The decline in foreign aid is already weakening Ukraine’s position on the battlefield, after a year of few tangible gains by Ukrainian forces. Meanwhile, a rift seems to be growing between the president, Volodymyr Zelenskyy, and the Ukrainian military’s commander-in-chief, General Valery Zaluzhny.
Plausible scenarios
There are three plausible scenarios. First, the west recommits to
supporting Ukraine. But the political hurdles—Republican opposition in
the US and a Hungarian (and now Slovak) veto in the EU—are high. Even if
they are cleared, Ukraine will struggle to recruit enough new soldiers.
In the second scenario, the North Atlantic Treaty Organization puts boots on the ground in Ukraine. Though Putin has never had any intention
of invading a NATO member country, the narrative that a Russian victory
in Ukraine would lead to more Russian invasions could be used to
justify committing western troops. The risk is that the Stalingrad
effect would be turbocharged, Russians would rise up to defend the
Motherland and instability would engulf Europe.
In the third scenario, the west finds ways to communicate with the
Kremlin. Russia is far from invulnerable, but it is not on the brink of
collapse and Putin probably has several years ahead of him as president.
Even if he were removed from power, Russians’ deep mistrust of the west
would persist.

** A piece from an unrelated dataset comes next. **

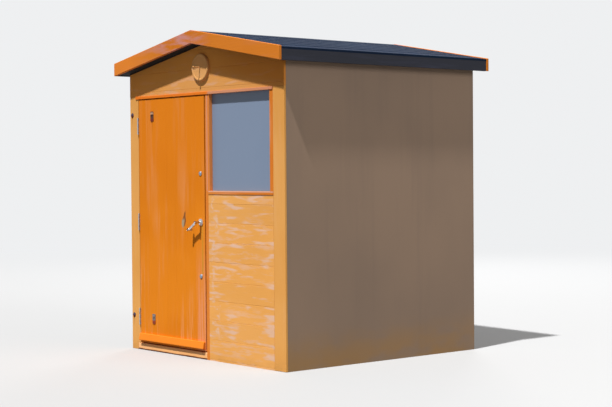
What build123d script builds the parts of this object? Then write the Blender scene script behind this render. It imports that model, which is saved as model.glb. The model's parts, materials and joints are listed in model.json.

Given this—and the harsh reality that Ukraine is
unlikely to reclaim all of its territory—the west should focus on bolstering Ukraine’s defences, while preparing to seize any opportunity to engage in realistic talks with the Kremlin.
Nina L Khrushcheva is professor of international affairs at the New School in New York and co-author of In Putin’s Footsteps: Searching for the Soul of an Empire Across Russia’s Eleven Time Zones (St Martin's Press).